In Sutton's studio one finds a systemic beauty and careful order in the layout of his working environment. The same aesthetic applies to his art - the restraints of a ritualistic and ordered process embedded within the sensual physicality of oil paint. Of an occasion in his studio Sutton wrote in 2007:
"Minimalist music plays in fading light. Drifting white smoke, pink, silver-grey horizon. The sound of air. Times like these are embedded in my paintings: the sound of seeing, the colour of mind, painting as frozen time."
He makes paintings on board, in contrast with his early colour field paintings on canvas from the 1970’s. Throughout his career he has also always been interested in ‘shaped paintings’ and has regularly worked on a circular format in addition to the more conventional rectangle or square. In the 1980’s he worked on multi-part units of painted shapes, the most notable of which were first shown at the Lisson Gallery in 1981.

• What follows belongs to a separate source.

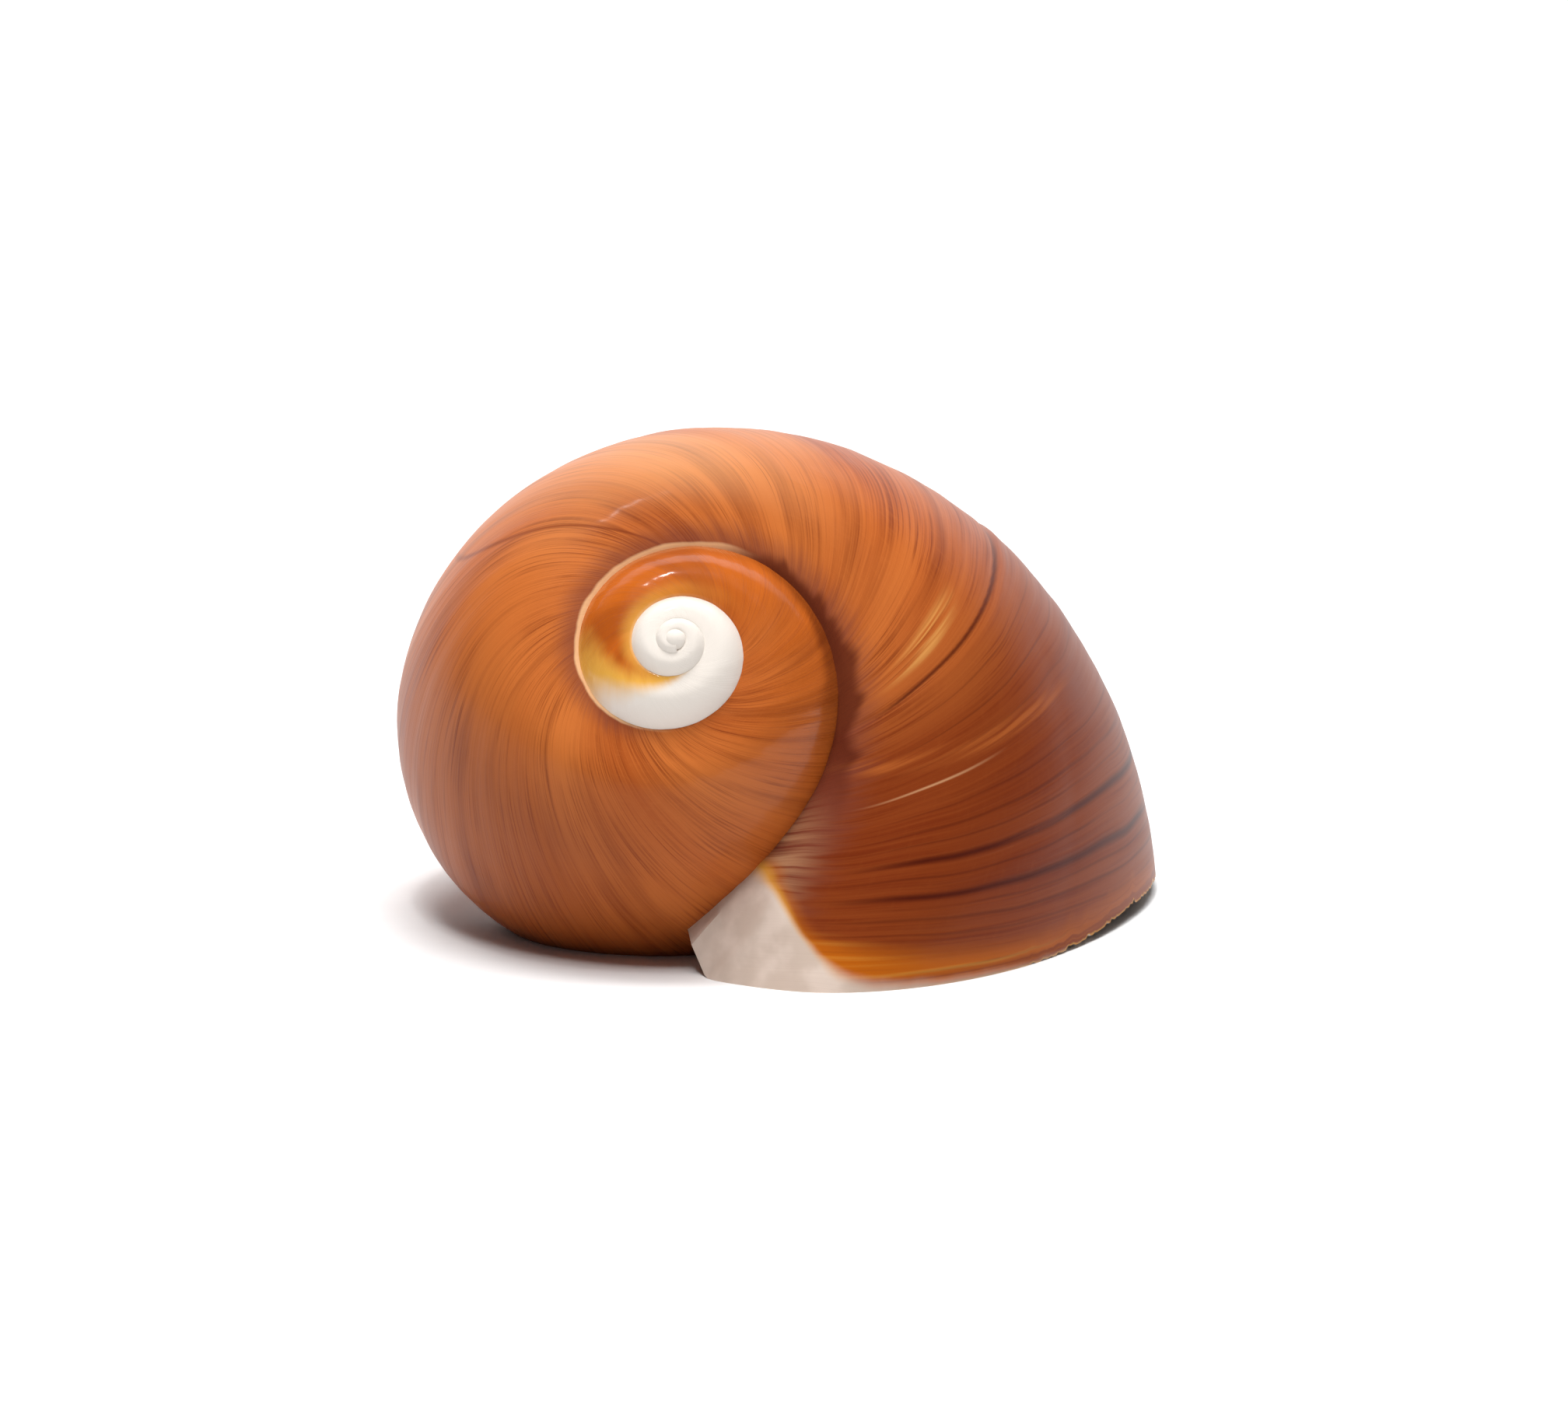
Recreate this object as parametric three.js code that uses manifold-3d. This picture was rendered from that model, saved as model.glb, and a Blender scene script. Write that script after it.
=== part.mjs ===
// Moon snail shell, resting on its aperture. Millimetres, +Z up.
// The origin is the bottom centre of the shell's box, on the surface that it rests on.
//
// The shell is a coiled tube. Its section grows by the same factor in every turn, so every whorl
// is a smaller copy of the next one. A place along the coil is given in turns: 0 is near the
// aperture and negative turns lead back to the apex. The coil runs clockwise seen from the apex.
import * as THREE from 'three';
import { mergeVertices } from 'three/addons/utils/BufferGeometryUtils.js';
import Module from 'manifold-3d';

// Driving dimensions.
const WHORL_RADIUS = 29; // reach of the last whorl from the coiling axis, before it flares
const EXPANSION = 2.3; // growth in one turn
const FLARE = 0.47; // natural log of the extra growth at turn 0
const FLARE_TURNS = 0.115; // turns over which the flare fades
const APEX_TURN = -4;
const APERTURE_TURN = 0.06; // the tube runs on past the surface that trims its lip
const LIP_TURN = -0.4; // the stretch from here on carries the outer lip
const CAVITY_END_TURN = -1.25; // the hollow is modelled back to here

// The whorl's section is a leaning egg, in units of the whorl's reach.
const SECTION_RADIUS = 0.573; // from the axis to the section's centre
const SECTION_DEPTH = 0.819; // from the apex's level down to the section's centre
const SECTION_HALF_WIDTH = 0.372;
const SECTION_HALF_HEIGHT = 0.676;
const SECTION_LEAN = THREE.MathUtils.degToRad(21.5);
const SECTION_FULLNESS = 0.0375; // flattens the sides of the egg

// The wall, thin at the lip and thicker inside.
const LIP_WALL = 0.7;
const BODY_WALL = 1.3;
const WALL_TURNS = 0.45; // turns over which the wall thickens
const INNER_GLAZE = 0.3; // laid over the whorl before, where it forms the inner wall

// How the shell lies: the coiling axis leans toward the front, -Y.
const AXIS_LEAN = THREE.MathUtils.degToRad(56.7);
const AXIS_HEADING = THREE.MathUtils.degToRad(-2.8);
const COIL_START = THREE.MathUtils.degToRad(-84.7);
const APEX_HEIGHT = 18.4;

// Solid core of the coil: it closes the narrow hole along the axis and ends in a rounded plug,
// which leaves the umbilicus as a crescent groove. Each point is [radius, depth below the apex].
const CORE_OUTLINE = [[4.6, 25.5], [6.2, 23.5], [6.6, 21.5], [0.07, 0.2]];

// The callus pad in the top corner of the aperture, centred from the point below the apex.
const CALLUS_CENTRE = new THREE.Vector3(6, 4, 0);
const CALLUS_SIZE = new THREE.Vector3(5.2, 6.4, 5.8);

// The lip's top corner lifts off the surface: its edge, seen from the front, as [x, z].
const CORNER_EDGE = [[-4, 4.4], [5, 4.2], [6.2, 3], [7.4, 1.5], [9.4, 0.7], [12.2, 0.3], [15.6, 0]];
const CORNER_DEPTH = 12; // the corner is trimmed this far back from the front
const WORK_SPAN = 200; // larger than anything here
const WELD_GAP = 0.002;

const SECTION_POINTS = 28;
const CAVITY_POINTS = 20;
const STEPS_PER_TURN = 36;
const SEAM_TURNS = 0.012; // pieces of the tube overlap by this much on each side
const SEAM_INSET = 0.002; // and draw in by this much of the whorl's reach

const wasm = await Module();
wasm.setup();

function growth(turn) {
  const flare = FLARE * Math.exp(turn / FLARE_TURNS);
  return WHORL_RADIUS * Math.exp(Math.log(EXPANSION) * turn + flare);
}

// One point of the section in the plane through the axis: x away from the axis, y up it.
function sectionPoint(angle, scale) {
  const across = SECTION_HALF_WIDTH * (Math.sin(angle) + SECTION_FULLNESS * Math.sin(3 * angle));
  const along = SECTION_HALF_HEIGHT * Math.cos(angle);
  const point = new THREE.Vector2(across, along).rotateAround(new THREE.Vector2(), SECTION_LEAN);
  return point.add(new THREE.Vector2(SECTION_RADIUS, -SECTION_DEPTH)).multiplyScalar(scale);
}

function sectionRing(turn, count, wall) {
  const scale = growth(turn);
  const ring = [];
  for (let i = 0; i < count; i += 1) {
    const angle = (2 * Math.PI * i) / count;
    const tangent = sectionPoint(angle + 0.01, scale).sub(sectionPoint(angle - 0.01, scale)).normalize();
    const inward = new THREE.Vector2(tangent.y, -tangent.x);
    const point = sectionPoint(angle, scale).addScaledVector(inward, wall);
    const bearing = -2 * Math.PI * turn;
    ring.push(new THREE.Vector3(point.x * Math.cos(bearing), point.x * Math.sin(bearing), point.y));
  }
  return ring;
}

function wallAt(turn) {
  const depth = THREE.MathUtils.clamp(-turn / WALL_TURNS, 0, 1);
  return THREE.MathUtils.lerp(LIP_WALL, BODY_WALL, depth);
}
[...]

From the 1990’s onwards his paintings presented remote and evocative abstract spaces in which to place one’s own imaginings. Their character lay captured between layer upon layer of semi-transparent oil based glazes that built up a visible history of colour and brush marks. This process gave the work a physical and an atmospheric quality but did not provide specific pictorial or geographic detail.
From around 2008 his paintings started to employ hand-painted collaged elements in addition to working directly onto the surface of a work. At the same time, the grid re-emerged as a structural element in his work. In his most recent paintings he is not using collage, preferring to paint directly onto the surface again. His new work is fed by a seemingly irrational take on life, a life that gets re-ordered within the hierarchy of the grid. The paintings have a clear history of gesture and mark but this physicality becomes ordered, restrained by the grid. His colour is intuitive and reactive, encouraging shifting patterns and rhythms that suggest a kind of visual music.
Trevor Sutton was a Senior Lecturer in Painting at Chelsea School of Art & Design from 1973 to 2000 and a Research Fellow there from 2000 to 2003. He is married to fellow artist Carol Robertson.